-- start Information supplied --

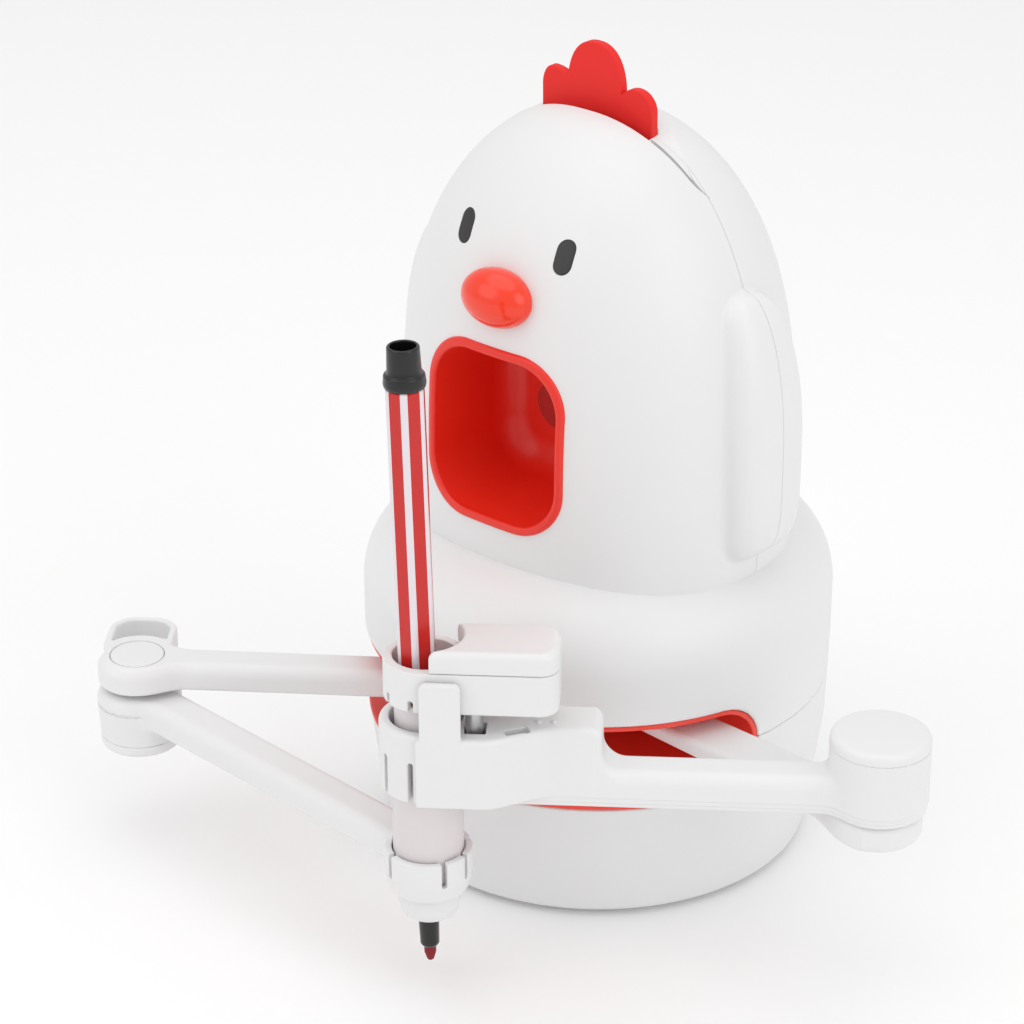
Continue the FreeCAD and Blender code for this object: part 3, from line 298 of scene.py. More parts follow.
def skin(field, x, y, z):
    """Points, faces and normals of the surface where the field is zero."""
    cells = np.broadcast_to(field(x[:, None, None], y[None, :, None], z[None, None, :]),
                            (len(x), len(y), len(z)))
    volume = openvdb.FloatGrid(5.0)
    volume.copyFromArray(np.ascontiguousarray(cells, dtype=np.float32))
    spots, faces = volume.convertToQuads()
    points = np.stack([np.interp(spots[:, axis], np.arange(len(lines)), lines)
                       for axis, lines in enumerate((x, y, z))], axis=1)
    for _ in range(4):
        rise = slope(field, points)
        steep = np.maximum((rise ** 2).sum(axis=1), 0.05)
        step = field(*points.T) / steep
        points = points - rise * np.clip(step, -0.4, 0.4)[:, None]
    rise = slope(field, points)
    normals = rise / np.maximum(np.linalg.norm(rise, axis=1), 1e-6)[:, None]
    corner = points[faces]
    turned = np.cross(corner[:, 2] - corner[:, 0], corner[:, 3] - corner[:, 1])
    if (turned * normals[faces[:, 0]]).sum() < 0:
        faces = faces[:, ::-1]
    return points, faces, normals


def placed(points, origin=(0.0, 0.0), turn=0.0):
    """From an arm's own frame to the robot's, by the arm's origin and its turn."""
    cos, sin = math.cos(turn), math.sin(turn)
    x, y, z = points.T
    return np.stack([x * cos - y * sin + origin[0], x * sin + y * cos + origin[1], z], axis=1)


def make_piece(name, points, faces, material, body, nodes, normals=None):
    """A mesh object in metres that rides on a body and stands for CAD nodes."""
    mesh = bpy.data.meshes.new(name)
    mesh.from_pydata((points * MM).tolist(), [], [list(face) for face in faces])
    mesh.shade_smooth()
    mesh.materials.append(material)
    mesh.validate()
    if normals is not None:
        mesh.normals_split_custom_set_from_vertices(normals.tolist())
    piece = bpy.data.objects.new(name, mesh)
    bpy.context.scene.collection.objects.link(piece)
    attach(piece, body)
    if nodes:
        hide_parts(*nodes)
    return piece


def sculpt(name, field, grid, material, body, nodes, origin=(0.0, 0.0), turn=0.0):
    points, faces, normals = skin(field, *grid)
    upright = placed(normals, (0.0, 0.0), turn)
    return make_piece(name, placed(points, origin, turn), faces, material, body, nodes, upright)


# ---- turned pieces ------------------------------------------------------------------------------

def rounded_profile(corners):
    """A profile of (radius, level, rounding) corners, with each rounding as a small arc."""
    steps = 5
    line = []
    for k, (radius, level, rounding) in enumerate(corners):
        spot = np.array([radius, level], dtype=float)
        if rounding == 0:
            line.append(spot)
            continue
        before = np.array(corners[k - 1][:2]) - spot
        after = np.array(corners[(k + 1) % len(corners)][:2]) - spot
        before /= np.linalg.norm(before)
        after /= np.linalg.norm(after)
        half = math.acos(np.clip(before @ after, -1, 1)) / 2
        tangent = rounding / math.tan(half)
        start, end = spot + before * tangent, spot + after * tangent
        middle = spot + (before + after) / np.linalg.norm(before + after) * rounding / math.sin(half)
        first, last = start - middle, end - middle
        opening = math.acos(np.clip(first @ last / rounding ** 2, -1, 1))
        for step in range(steps + 1):
            part = step / steps
            mix = first * math.sin((1 - part) * opening) + last * math.sin(part * opening)
            line.append(middle + mix / math.sin(opening))
    return line


def turned(name, corners, material, body, nodes, place):
    """A closed ring of profile corners spun about an upright axis; place moves it to the robot."""
    steps = 96
    profile = rounded_profile(corners)
    count = len(profile)
    points, faces = [], []
    for k in range(steps):
        angle = 2 * math.pi * k / steps
        points += [(r * math.cos(angle), r * math.sin(angle), z) for r, z in profile]
    for k in range(steps):
        here, there = k * count, (k + 1) % steps * count
        for j in range(count):
            after = (j + 1) % count
            faces.append((here + j, there + j, there + after, here + after))
    piece = make_piece(name, place(np.array(points)), faces, material, body, nodes)
    mend = bmesh.new()
    mend.from_mesh(piece.data)
    bmesh.ops.remove_doubles(mend, verts=mend.verts, dist=1e-7)
    bmesh.ops.dissolve_degenerate(mend, edges=mend.edges, dist=1e-8)
    bmesh.ops.recalc_face_normals(mend, faces=mend.faces)
    mend.to_mesh(piece.data)
    mend.free()
    piece.data.set_sharp_from_angle(angle=math.radians(38))
    return piece


def upright_at(place):
    return lambda points: points + np.array([place[0], place[1], 0.0])


# ---- arms ---------------------------------------------------------------------------------------
# Every arm is drawn along X from its inner joint, with its top upwards, so its far joint is at FAR.
# The block of the right forearm is drawn by its distance inwards from FAR.
FAR = (LINK, 0.0)
BAR_HALF = 5.5
BEAM_START = 12.6
RING_BORE = 8.5
LOOP_MIDDLE = (LINK + 0.9, -9.9)
ROD_INWARD = 11.4
ROD_ASIDE = 5.6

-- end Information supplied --

* **Brief**: All of the data shown above must be copied exactly.

* **Written answer**:
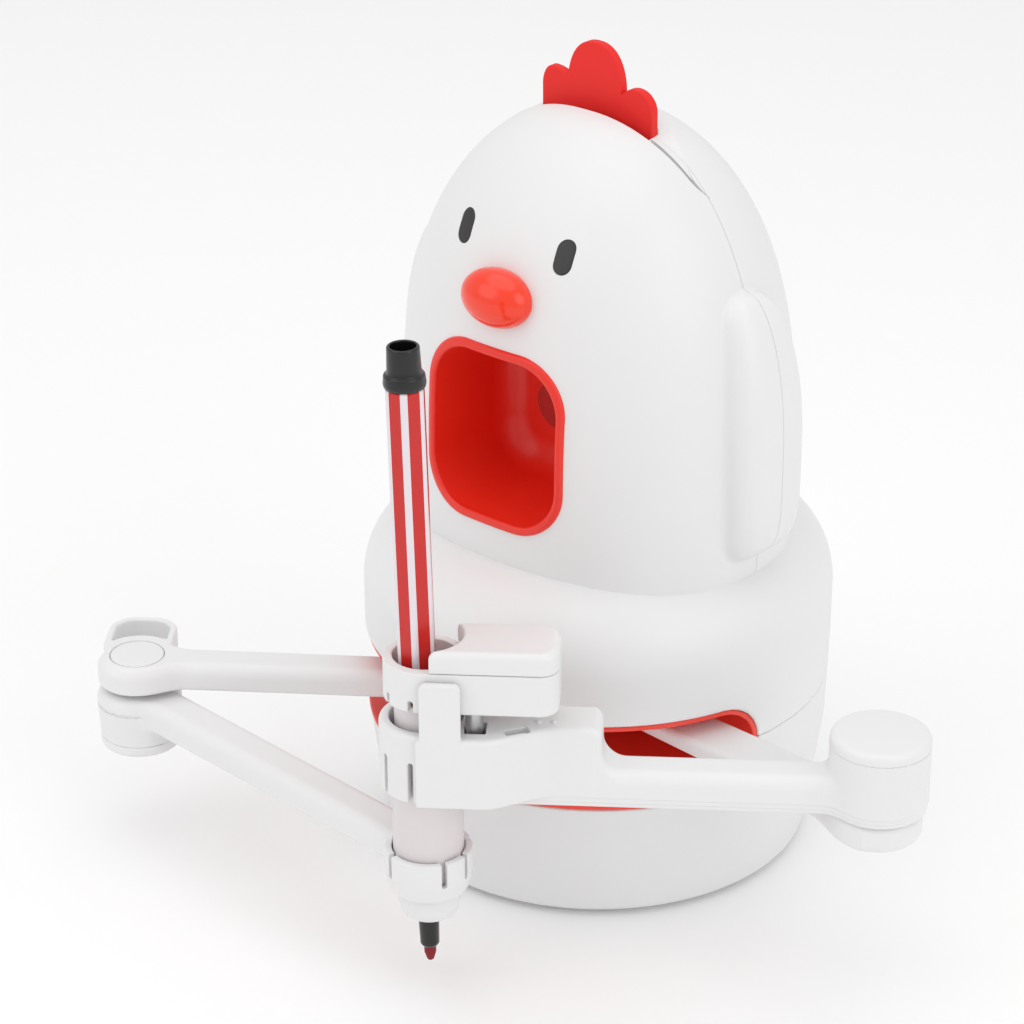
Continue the FreeCAD and Blender code for this object: part 3, from line 298 of scene.py. More parts follow.
def skin(field, x, y, z):
    """Points, faces and normals of the surface where the field is zero."""
    cells = np.broadcast_to(field(x[:, None, None], y[None, :, None], z[None, None, :]),
                            (len(x), len(y), len(z)))
    volume = openvdb.FloatGrid(5.0)
    volume.copyFromArray(np.ascontiguousarray(cells, dtype=np.float32))
    spots, faces = volume.convertToQuads()
    points = np.stack([np.interp(spots[:, axis], np.arange(len(lines)), lines)
                       for axis, lines in enumerate((x, y, z))], axis=1)
    for _ in range(4):
        rise = slope(field, points)
        steep = np.maximum((rise ** 2).sum(axis=1), 0.05)
        step = field(*points.T) / steep
        points = points - rise * np.clip(step, -0.4, 0.4)[:, None]
    rise = slope(field, points)
    normals = rise / np.maximum(np.linalg.norm(rise, axis=1), 1e-6)[:, None]
    corner = points[faces]
    turned = np.cross(corner[:, 2] - corner[:, 0], corner[:, 3] - corner[:, 1])
    if (turned * normals[faces[:, 0]]).sum() < 0:
        faces = faces[:, ::-1]
    return points, faces, normals


def placed(points, origin=(0.0, 0.0), turn=0.0):
    """From an arm's own frame to the robot's, by the arm's origin and its turn."""
    cos, sin = math.cos(turn), math.sin(turn)
    x, y, z = points.T
    return np.stack([x * cos - y * sin + origin[0], x * sin + y * cos + origin[1], z], axis=1)


def make_piece(name, points, faces, material, body, nodes, normals=None):
    """A mesh object in metres that rides on a body and stands for CAD nodes."""
    mesh = bpy.data.meshes.new(name)
    mesh.from_pydata((points * MM).tolist(), [], [list(face) for face in faces])
    mesh.shade_smooth()
    mesh.materials.append(material)
    mesh.validate()
    if normals is not None:
        mesh.normals_split_custom_set_from_vertices(normals.tolist())
    piece = bpy.data.objects.new(name, mesh)
    bpy.context.scene.collection.objects.link(piece)
    attach(piece, body)
    if nodes:
        hide_parts(*nodes)
    return piece


def sculpt(name, field, grid, material, body, nodes, origin=(0.0, 0.0), turn=0.0):
    points, faces, normals = skin(field, *grid)
    upright = placed(normals, (0.0, 0.0), turn)
    return make_piece(name, placed(points, origin, turn), faces, material, body, nodes, upright)


# ---- turned pieces ------------------------------------------------------------------------------

def rounded_profile(corners):
    """A profile of (radius, level, rounding) corners, with each rounding as a small arc."""
    steps = 5
    line = []
    for k, (radius, level, rounding) in enumerate(corners):
        spot = np.array([radius, level], dtype=float)
        if rounding == 0:
            line.append(spot)
            continue
        before = np.array(corners[k - 1][:2]) - spot
        after = np.array(corners[(k + 1) % len(corners)][:2]) - spot
        before /= np.linalg.norm(before)
        after /= np.linalg.norm(after)
        half = math.acos(np.clip(before @ after, -1, 1)) / 2
        tangent = rounding / math.tan(half)
        start, end = spot + before * tangent, spot + after * tangent
        middle = spot + (before + after) / np.linalg.norm(before + after) * rounding / math.sin(half)
        first, last = start - middle, end - middle
        opening = math.acos(np.clip(first @ last / rounding ** 2, -1, 1))
        for step in range(steps + 1):
            part = step / steps
            mix = first * math.sin((1 - part) * opening) + last * math.sin(part * opening)
            line.append(middle + mix / math.sin(opening))
    return line


def turned(name, corners, material, body, nodes, place):
    """A closed ring of profile corners spun about an upright axis; place moves it to the robot."""
    steps = 96
    profile = rounded_profile(corners)
    count = len(profile)
    points, faces = [], []
    for k in range(steps):
        angle = 2 * math.pi * k / steps
        points += [(r * math.cos(angle), r * math.sin(angle), z) for r, z in profile]
    for k in range(steps):
        here, there = k * count, (k + 1) % steps * count
        for j in range(count):
            after = (j + 1) % count
            faces.append((here + j, there + j, there + after, here + after))
    piece = make_piece(name, place(np.array(points)), faces, material, body, nodes)
    mend = bmesh.new()
    mend.from_mesh(piece.data)
    bmesh.ops.remove_doubles(mend, verts=mend.verts, dist=1e-7)
    bmesh.ops.dissolve_degenerate(mend, edges=mend.edges, dist=1e-8)
    bmesh.ops.recalc_face_normals(mend, faces=mend.faces)
    mend.to_mesh(piece.data)
    mend.free()
    piece.data.set_sharp_from_angle(angle=math.radians(38))
    return piece


def upright_at(place):
    return lambda points: points + np.array([place[0], place[1], 0.0])


# ---- arms ---------------------------------------------------------------------------------------
# Every arm is drawn along X from its inner joint, with its top upwards, so its far joint is at FAR.
# The block of the right forearm is drawn by its distance inwards from FAR.
FAR = (LINK, 0.0)
BAR_HALF = 5.5
BEAM_START = 12.6
RING_BORE = 8.5
LOOP_MIDDLE = (LINK + 0.9, -9.9)
ROD_INWARD = 11.4
ROD_ASIDE = 5.6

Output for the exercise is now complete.